HAZEL GREEN, Ala. (AP) — Before starting college, Taylor Mohead had never been outside her hometown of Houston, Texas. Now, the recent Tuskegee University graduate is trekking around trees in Hazel Green, Alabama, in fire gear and sweltering heat.
The U.S. Forest Service intern is among 20 students from historically Black colleges or universities who are participating in a prescribed burn demonstration under instructors’ supervision. They clear paths, light fires and make sure the embers are out when they’re done. It’s part of an apprenticeship program that will give them the credentials to hit the ground running toward a fire line.
It’s a grueling way to spend summer break, but Mohead is relishing it. She never pictured herself fighting forest fires.

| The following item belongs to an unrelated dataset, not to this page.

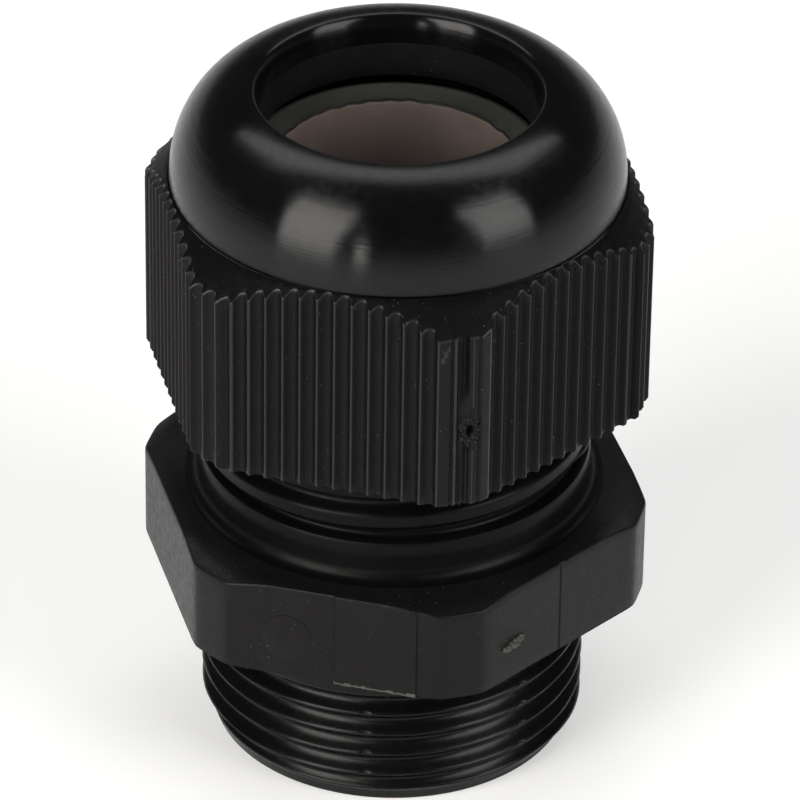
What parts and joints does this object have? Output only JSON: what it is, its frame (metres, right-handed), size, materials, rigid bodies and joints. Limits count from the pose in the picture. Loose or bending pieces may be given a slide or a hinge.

“Look at me. I’m really small. I’m really short. And then being a woman of color, that’s something, too. I feel like that’s more inspiring,” Mohead said, grinning. “I got goosebumps right now.”
The on-site fire academy is part of the 1890 Land Grant Institution Wildland Fire Consortium, a partnership between the U.S. Forest Service and a cluster of HBCUs comprised of Florida A&M University, Southern University in Louisiana, Tuskegee University and Alabama A&M University.
The recruitment effort comes as wildfire season around the U.S. grows due to climate change and minorities remain underrepresented in forestry and firefighting. The number of wildfires this year is below the 10-year average, but hot and dry conditions are raising the risk, according to the National Interagency Fire Center.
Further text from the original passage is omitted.